→ **What the exercise asks**
Begin with the line that contains "left = make_fronts()" and end with the line that contains "scene = bpy.context.scene", transcribing exactly each line in that stretch and no other.

* start Listed records *

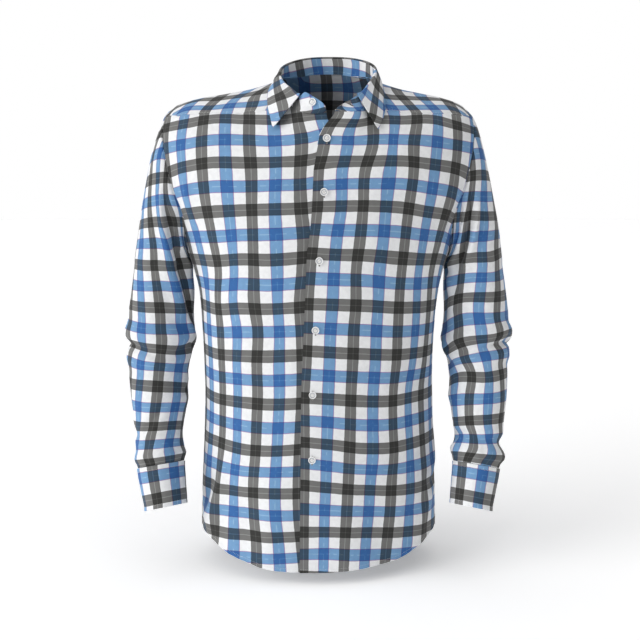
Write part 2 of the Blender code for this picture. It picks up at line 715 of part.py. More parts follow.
def make_cuffs():
    """A band once round the wrist and on over its own end."""
    radius = float(cuff["half_width"](CUFF_MIDDLE_Z) + cuff["half_depth"](CUFF_MIDDLE_Z)) / 2
    lap = math.degrees(CUFF_LAP / radius)
    turns = CUFF_OPENING - lap + np.linspace(0, 360 + lap, CUFF_STEPS + 1)
    lift = np.clip((turns - turns[0] - CUFF_LIFT_FROM) / CUFF_LIFT_OVER, 0, 1)
    lift = CUFF_LAP_LIFT * lift * lift * (3 - 2 * lift)
    rows = [ring_point(cuff, np.full(len(turns), z), turns, lift)
            for z in np.linspace(CUFF[0][0], CUFF[-1][0], CUFF_ROWS)]
    grid = np.array(rows)
    for side, sign in (("left", 1), ("right", -1)):
        add_sheet(f"cuff_{side}", grid * (sign, 1, 1), GREY, outward=(0.26 * sign, -0.045, -0.67))
    return grid


def make_plackets():
    """The strip over the sleeve's slit, on the outside of the sleeve above the cuff."""
    half_turn = math.degrees(PLACKET_WIDTH / 2 / PLACKET_ARM_RADIUS)
    rows = []
    for z, share in PLACKET:
        turns = CUFF_OPENING + np.linspace(-half_turn, half_turn, 4) * share
        rows.append(ring_point(sleeve, np.full(len(turns), z), turns, PLACKET_LIFT))
    for side, sign in (("left", 1), ("right", -1)):
        add_sheet(f"placket_{side}", np.array(rows) * (sign, 1, 1), WHITE,
                  outward=(0.26 * sign, -0.02, -0.57), inward=False)


# ---------------------------------------------------------------- collar
def neck_seam(angle):
    """The seam between shirt and stand at a signed angle."""
    across, way, back = neck_place(abs(angle))
    point = over(across, way, back)
    side = 1 if angle > 0 else -1
    point[0] *= side
    return settle(point, side)


def stand_top(angle):
    return np.array([float(stand[name](angle)) for name in STAND_COLUMNS[1:]])


def make_collar_stand():
    yoke = np.linspace(CORNER_ANGLE, 0, YOKE_NECK_STEPS + 1)
    half = [EDGE_ANGLE, (EDGE_ANGLE + 180) / 2] + list(NECK_ANGLES) + list(yoke[1:])
    angles = [-a for a in half] + half[-2::-1]
    grid = np.array([
        [neck_seam(a) + (stand_top(a) - neck_seam(a)) * part for a in angles]
        for part in np.linspace(0, 1, STAND_ROWS)
    ])
    grid = pull_in(grid, top=STAND_PULL)
    make_collar_button(grid)
    add_sheet("collar_stand", grid[::-1], BLUE, wall=STAND_WALL, outward=(0.014, -0.03, -0.02))


def fall_edge(angle):
    """A point of the fall's free edge, resting on the shirt."""
    x, z, lift = (float(fall[name](angle)) for name in FALL_COLUMNS[1:])
    side = 1 if angle > 0 else -1
    flat = abs(x - float(lean(z)))
    across = flat / armhole_x(ARM_Z + ARM_HALF_HEIGHT)
    if abs(angle) <= 90:
        way = float(fall_back(abs(angle)))
        point = over(across, abs(way), way > 0)
    else:
        way = way_of_z(across, z, False)
        across = across * flat / over(across, way, False)[0]
        point = over(across, way, False)
    point[0] *= side
    turn = math.radians(angle)
    out = np.array((math.sin(turn), math.cos(turn), 0.0))
    sloping = lift * FALL_LIFT_PART
    return settle(point, side) + out * sloping + np.array((0, 0, sloping))


def make_collar_fall():
    columns = []
    for angle in np.linspace(-FALL_END, FALL_END, FALL_STEPS + 1):
        top = stand_top(angle)
        turn = math.radians(angle)
        out = np.array((math.sin(turn), math.cos(turn), 0.0))
        up = np.array((0, 0, 1.0))
        edge = fall_edge(angle)
        outer = top + out * FOLD_OUT + up * FALL_CREST
        strip = [top + up * FALL_OVER, top + up * FOLD_UP + out * FOLD_OUT * 0.45, outer]
        for part in (0.25, 0.5, 0.75, 1.0):
            bow = out * FALL_BOW * math.sin(math.pi * part)
            strip.append(outer + (edge - outer) * part + bow)
        columns.append(strip)
    grid = np.array(columns).transpose(1, 0, 2)
    add_sheet("collar_fall", grid, WHITE, outward=(0.014, -0.03, -0.08), inward=False)


# ---------------------------------------------------------------- buttons
def button_mesh():
    """Half outline of a button with a raised rim, to be turned round Z."""
    mesh = bpy.data.meshes.new("button")
    mesh.from_pydata([(out * BUTTON_RADIUS, 0, up * BUTTON_HEIGHT) for out, up in BUTTON_OUTLINE],
                     [(i, i + 1) for i in range(len(BUTTON_OUTLINE) - 1)], [])
    return mesh


def add_button(name, place, normal):
    button = bpy.data.objects.new(name, button_mesh())
    button.data.materials.append(material(name, PEARL, 0.3))
    shirt.objects.link(button)
    turn = button.modifiers.new("turned", "SCREW")
    turn.steps = BUTTON_TURNS
    turn.render_steps = BUTTON_TURNS
    turn.use_merge_vertices = True
    turn.merge_threshold = 0.00005
    turn.use_normal_calculate = True
    button.matrix_world = (
        Matrix.Translation(Vector(place) + Vector(normal) * SEAM_GAP)
        @ Vector(normal).to_track_quat("Z", "Y").to_matrix().to_4x4()
    )


def seat(grid, place, direction, radius):
    """Where a flat disc comes to rest on a faceted grid, moved along `direction` from outside."""
    rows, columns = grid.shape[:2]
    corners = [Vector(p) for p in grid.reshape(-1, 3)]
    faces = []
    for i in range(rows - 1):
        for j in range(columns - 1):
            a = i * columns + j
            faces += [(a, a + 1, a + columns + 1), (a, a + columns + 1, a + columns)]
            faces += [(a, a + 1, a + columns), (a + 1, a + columns + 1, a + columns)]
    tree = BVHTree.FromPolygons(corners, faces)
    direction = Vector(direction).normalized()
    side = direction.orthogonal().normalized()
    other = direction.cross(side)
    hits = []
    for k in range(13):
        turn = math.tau * k / 12
        reach = 0.0 if k == 12 else radius
        start = Vector(place) - direction * 0.05
        start += side * (reach * math.cos(turn)) + other * (reach * math.sin(turn))
        hit = tree.ray_cast(start, direction)[0]
        if hit is not None:
            hits.append(np.array(hit))
    hits = np.array(hits)
    middle = hits.mean(0)
    normal = np.linalg.svd(hits - middle)[2][-1]
    if normal.dot(np.array(direction)) > 0:
        normal = -normal
    height = max((hits - middle) @ normal)
    return middle + normal * height, normal


def make_buttons(left):
    for number, z in enumerate(BUTTON_HEIGHTS, 1):
        place, normal = seat(left, (float(lean(z)), -0.12, z), (0, 1, 0), BUTTON_RADIUS)
        add_button(f"button_front_{number}", place, normal)


def make_collar_button(stand_grid):
    place, normal = seat(stand_grid, COLLAR_BUTTON, (0, 1, 0), BUTTON_RADIUS)
    add_button("button_collar", place, normal)


def make_cuff_buttons(grid):
    turn = math.radians(CUFF_OPENING - CUFF_BUTTON_BACK)
    z = CUFF[1][0]
    middle = np.array([float(cuff["x"](z)), float(cuff["y"](z)), z])
    inwards = np.array((-math.cos(turn), math.sin(turn), 0.0))
    for side, sign in (("left", 1), ("right", -1)):
        flip = np.array((sign, 1, 1))
        place, normal = seat(grid * flip, (middle - inwards * BUTTON_START) * flip,
                             inwards * flip, BUTTON_RADIUS)
        add_button(f"button_cuff_{side}", place, normal)


shirt = bpy.data.collections.new("shirt")


def main():
    for old in list(bpy.data.objects):
        bpy.data.objects.remove(old, do_unlink=True)
    bpy.context.scene.collection.children.link(shirt)
    left = make_fronts()
    make_back()
    make_yoke()
    make_sleeves()
    cuffs = make_cuffs()
    make_plackets()
    make_collar_stand()
    make_collar_fall()
    make_buttons(left)
    make_cuff_buttons(cuffs)


main()
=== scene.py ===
# Long-sleeved check shirt, standing open as if worn. Metres, +Z up, front towards -Y.
import math

import bmesh
import bpy
import numpy as np
from mathutils import Matrix, Vector
from mathutils.bvhtree import BVHTree


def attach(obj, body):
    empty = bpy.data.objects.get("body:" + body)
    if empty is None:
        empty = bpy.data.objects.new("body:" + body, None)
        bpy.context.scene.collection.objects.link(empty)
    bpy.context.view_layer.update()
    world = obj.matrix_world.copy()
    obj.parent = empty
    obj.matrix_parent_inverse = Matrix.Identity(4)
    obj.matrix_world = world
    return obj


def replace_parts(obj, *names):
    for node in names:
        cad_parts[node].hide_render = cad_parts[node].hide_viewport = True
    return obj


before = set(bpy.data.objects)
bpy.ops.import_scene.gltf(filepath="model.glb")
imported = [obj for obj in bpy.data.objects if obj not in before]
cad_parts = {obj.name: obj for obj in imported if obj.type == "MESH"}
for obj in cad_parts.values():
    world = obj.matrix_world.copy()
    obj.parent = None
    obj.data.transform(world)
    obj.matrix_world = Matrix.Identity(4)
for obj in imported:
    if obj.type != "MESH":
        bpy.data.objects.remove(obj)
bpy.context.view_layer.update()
scene = bpy.context.scene

camera = {"at": (0.0024, -1.433, -0.21), "turn": 83.0, "lens": 49.5, "sensor": 36.0}
eye = bpy.data.cameras.new("camera")
eye.lens = camera["lens"]
eye.sensor_width = camera["sensor"]
eyeObject = bpy.data.objects.new("camera", eye)
eyeObject.location = camera["at"]
eyeObject.rotation_euler = (math.radians(camera["turn"]), 0, 0)
scene.collection.objects.link(eyeObject)
scene.camera = eyeObject


# Tables have their columns named in the first row. A column reads as a smooth curve.
def smoothColumn(table, name):
    rows = sorted(table[1:])
    at = np.array([row[0] for row in rows])
    value = np.array([row[table[0].index(name)] for row in rows], float)
    slope = np.diff(value) / np.diff(at)
    bend = np.concatenate(([0.0], (slope[:-1] + slope[1:]) / 2, [0.0]))
    bend[1:-1][slope[:-1] * slope[1:] < 0] *= 0.3

    def read(place):
        place = np.clip(np.asarray(place, float), at[0], at[-1])
        i = np.clip(np.searchsorted(at, place) - 1, 0, len(at) - 2)
        width = at[i + 1] - at[i]
        t = (place - at[i]) / width
        return (
            value[i] * (2 * t**3 - 3 * t**2 + 1)
            + value[i + 1] * (3 * t**2 - 2 * t**3)
            + bend[i] * width * (t**3 - 2 * t**2 + t)
            + bend[i + 1] * width * (t**3 - t**2)
        )

    return read


def readTable(table):
    return {name: smoothColumn(table, name) for name in table[0][1:]}


def smoothStep(value):
    value = np.clip(value, 0, 1)
    return value * value * (3 - 2 * value)


def cubic(t, p0, p1, p2, p3):
    s = 1 - t
    return s**3 * p0 + 3 * s * s * t * p1 + 3 * s * t * t * p2 + t**3 * p3


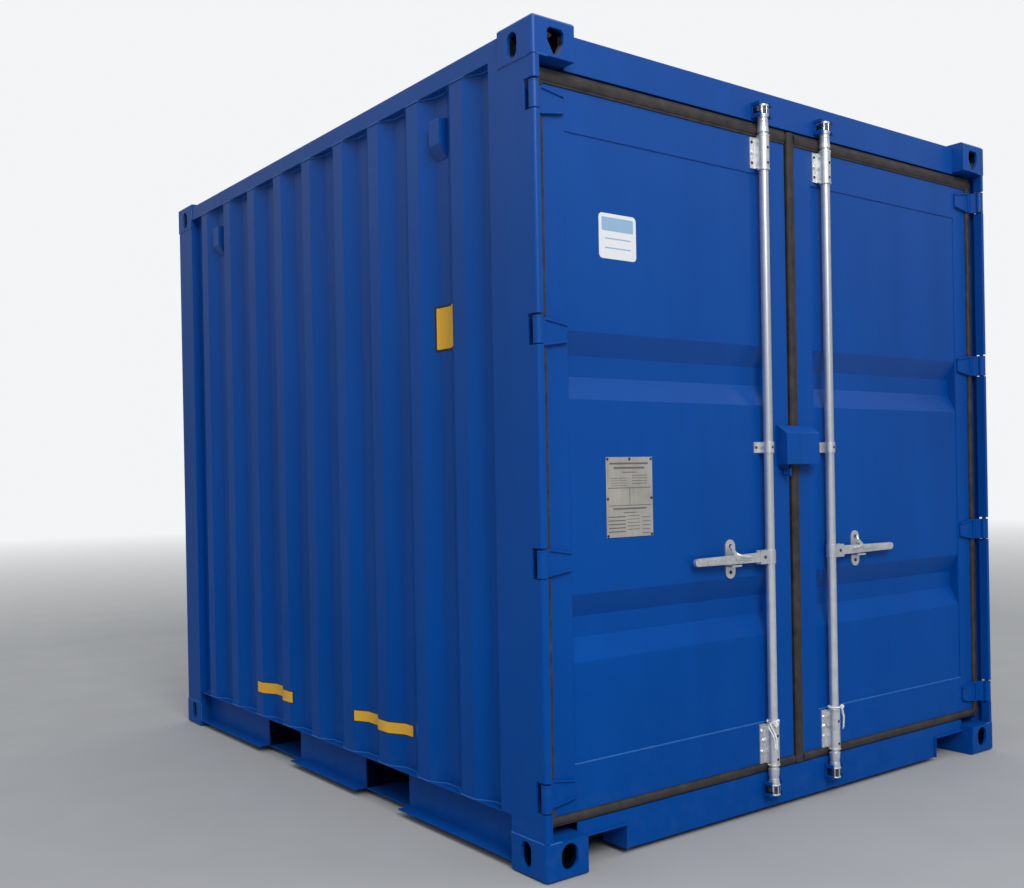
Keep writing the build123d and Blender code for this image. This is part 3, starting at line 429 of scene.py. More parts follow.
def seal_rubber():
    """Extruded rubber, brownish and dusty on its faces."""
    n = Nodes("door_seal_rubber")
    dust = n.noise(24.0, 6.0, 0.65)
    clean, brown, dusty = (0.020, 0.018, 0.019), (0.046, 0.038, 0.036), (0.085, 0.070, 0.062)
    colour = n.ramp(dust, (0.32, clean), (0.60, brown), (0.85, dusty))
    rough = n.span(dust, 0.3, 0.8, 0.50, 0.74)
    normal = n.bump(n.noise(260.0, 3.0), 0.18, 0.0007)
    return n.surface(Base_Color=colour, Roughness=rough, Normal=normal, Specular_IOR_Level=0.35)


def plywood():
    """Oiled hardwood plywood boards, laid along the container."""
    n = Nodes("plywood")
    grain = n.noise(1.0, 6.0, 0.6, at=n.scaled(42.0, 2.2, 42.0), distortion=0.8)
    board_width, seam_share = 0.58, 0.006
    boards = n.math("FRACT", n.math("MULTIPLY", n.xyz()[0], 1.0 / board_width))
    near_seam = n.math("LESS_THAN", boards, seam_share)
    far_seam = n.math("GREATER_THAN", boards, 1 - seam_share)
    seam = n.math("ADD", near_seam, far_seam, clamp=True)
    dark, brown, pale = (0.13, 0.060, 0.030), (0.27, 0.145, 0.075), (0.40, 0.24, 0.135)
    colour = n.ramp(grain, (0.30, dark), (0.55, brown), (0.78, pale))
    colour = n.mix(seam, colour, (0.02, 0.015, 0.01))
    normal = n.bump(grain, 0.25, 0.001)
    return n.surface(Base_Color=colour, Roughness=n.span(grain, 0.3, 0.8, 0.42, 0.62), Normal=normal)


def bare_plate():
    """Brushed metal plate, warm grey with use."""
    n = Nodes("bare_plate")
    brush = n.noise(1.0, 5.0, 0.6, at=n.scaled(220.0, 220.0, 6.0))
    stain = n.noise(9.0, 5.0, 0.6)
    tone = n.math("ADD", n.math("MULTIPLY", brush, 0.4), n.math("MULTIPLY", stain, 0.6))
    colour = n.ramp(tone, (0.32, (0.36, 0.34, 0.31)), (0.66, (0.52, 0.49, 0.44)))
    normal = n.bump(brush, 0.10, 0.0003, n.soft_edges(0.0006))
    rough = n.span(tone, 0.3, 0.7, 0.42, 0.56)
    return n.surface(Base_Color=colour, Metallic=0.35, Roughness=rough, Normal=normal)


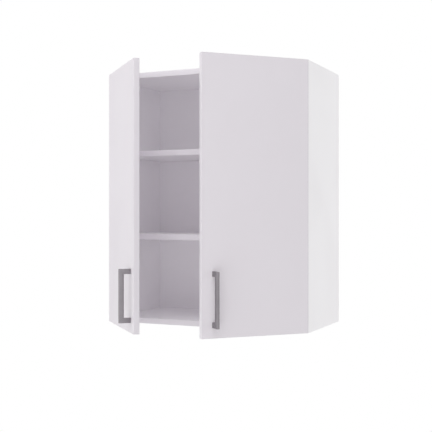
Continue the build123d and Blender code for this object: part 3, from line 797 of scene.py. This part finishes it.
def door_band():
    """The band round a door: a closed strip section carried round the door's outline. The section
    is drawn in from the outline by its inset and lies at a depth through the door."""
    centre, size = (door_low + door_high) / 2, door_high - door_low
    path, normals = rounded_outline(rectangle(size[0], size[2]), BAND_CORNER)
    corners = [(0, 0), (DOOR_THICKNESS, 0), (DOOR_THICKNESS, band_thickness), (0, band_thickness)]
    radii = (BAND_ARRIS, BAND_ARRIS, BAND_BACK_ARRIS, BAND_BACK_ARRIS)
    depth, inset = rounded_outline(corners, radii)[0].T
    flat = path - inset[:, None, None] * normals
    x, z = centre[0] + flat[..., 0], centre[2] + flat[..., 1]
    y = np.broadcast_to(door_low[1] + depth[:, None], x.shape)
    return grid_shape(np.stack((x, y, z), axis=-1), ring=True)


def bow_handle():
    """A U of flat bar seen from the side, its outline carried through the handle's width."""
    reach, strip, length = HANDLE_STANDOFF, HANDLE_STRIP, HANDLE_LENGTH
    corners = [(0, 0), (reach, 0), (reach, length), (0, length), (0, length - strip),
               (reach - strip, length - strip), (reach - strip, strip), (0, strip)]
    bow = slab(corners, HANDLE_CORNER, HANDLE_WIDTH, HANDLE_ARRIS)
    origin = (handle_x + HANDLE_WIDTH / 2, door_low[1], handle_low_z)
    return placed(bow, origin, -Y_AXIS, Z_AXIS)


def add_carcass_bands():
    """Edge bands of the fixed boards."""
    for board in ("left_side", "right_side", "top", "bottom", "upper_shelf", "lower_shelf"):
        low, high = np.array(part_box(board + "_edging"))
        band = straight_band(low, high, upright=board.endswith("side"))
        # Shelf bands take their lighter white, painted light; the other bands the darker one, painted shade
        add_piece(board + "_band", "carcass", [band], "edge_band", board + "_edging",
                  shelf_band_with_painted_light if board.endswith("shelf") else None)


# ------------ hinges and screws

def screw(size, sunk=False):
    """A screw along -Z with its seat at z = 0. Its face is a shallow dome,
    z = crown - sag (r / R)^2, with a cross pressed in, and rings blend from the cross to the
    round rim. A sunk head is flat and tapers below the rim. The thread's radius is
    root + depth w^2, w = (1 + cos(2 pi z / pitch + t)) / 2, and both shrink towards the point."""
    head, rise, shank, length, pitch = size
    reach = CROSS_REACH * head
    cross = cross_outline(reach * tan(CROSS_ANGLE), reach, reach)
    rounding = min(RIM_MAX_HEIGHT * rise, RIM_ROUNDING * head)
    if sunk:
        rounding = SUNK_RIM_ROUNDING * head
    crown, sag, neck = (0.0, 0.0, rise) if sunk else (rise, HEAD_SAG * rise, 0.0)

    def dome(radius):
        """Height of the head's face at a radius."""
        return crown - sag * (radius / head) ** 2

    depth = min(CROSS_MAX_DEPTH * head, rise + CROSS_BELOW_SEAT * shank)
    face, rim = (crown, crown, dome(reach)), head - rounding
    profile = [(share * cross, top - drop * depth)
               for (share, drop), top in zip(CROSS_PROFILE, face)]
    rings = [cross] + [cross + (rim - cross) * blend for blend in HEAD_RINGS]
    profile += [(ring, dome(ring)) for ring in rings]
    profile += quarter(rim, dome(rim) - rounding, rounding, 90)
    profile += [(shank if sunk else head, -neck), (shank, -neck - NECK_LENGTH * shank)]
    z = -np.arange(neck + THREAD_START * shank, length - THREAD_END * shank, pitch / THREAD_ROWS)
    wave = ((1 + np.cos(2 * pi * z[:, None] / pitch + TURN)) / 2) ** 2
    taper = np.clip((length + z) / (POINT_LENGTH * shank), POINT_RADIUS, 1.0)
    thread = shank * taper[:, None] * (1 - THREAD_DEPTH + THREAD_DEPTH * wave)
    return turned(profile + list(zip(thread, z)) + [(TIP_RADIUS * shank, -length)])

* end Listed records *

→ **Answer below**
    left = make_fronts()
    make_back()
    make_yoke()
    make_sleeves()
    cuffs = make_cuffs()
    make_plackets()
    make_collar_stand()
    make_collar_fall()
    make_buttons(left)
    make_cuff_buttons(cuffs)


main()
=== scene.py ===
# Long-sleeved check shirt, standing open as if worn. Metres, +Z up, front towards -Y.
import math

import bmesh
import bpy
import numpy as np
from mathutils import Matrix, Vector
from mathutils.bvhtree import BVHTree


def attach(obj, body):
    empty = bpy.data.objects.get("body:" + body)
    if empty is None:
        empty = bpy.data.objects.new("body:" + body, None)
        bpy.context.scene.collection.objects.link(empty)
    bpy.context.view_layer.update()
    world = obj.matrix_world.copy()
    obj.parent = empty
    obj.matrix_parent_inverse = Matrix.Identity(4)
    obj.matrix_world = world
    return obj


def replace_parts(obj, *names):
    for node in names:
        cad_parts[node].hide_render = cad_parts[node].hide_viewport = True
    return obj


before = set(bpy.data.objects)
bpy.ops.import_scene.gltf(filepath="model.glb")
imported = [obj for obj in bpy.data.objects if obj not in before]
cad_parts = {obj.name: obj for obj in imported if obj.type == "MESH"}
for obj in cad_parts.values():
    world = obj.matrix_world.copy()
    obj.parent = None
    obj.data.transform(world)
    obj.matrix_world = Matrix.Identity(4)
for obj in imported:
    if obj.type != "MESH":
        bpy.data.objects.remove(obj)
bpy.context.view_layer.update()
scene = bpy.context.scene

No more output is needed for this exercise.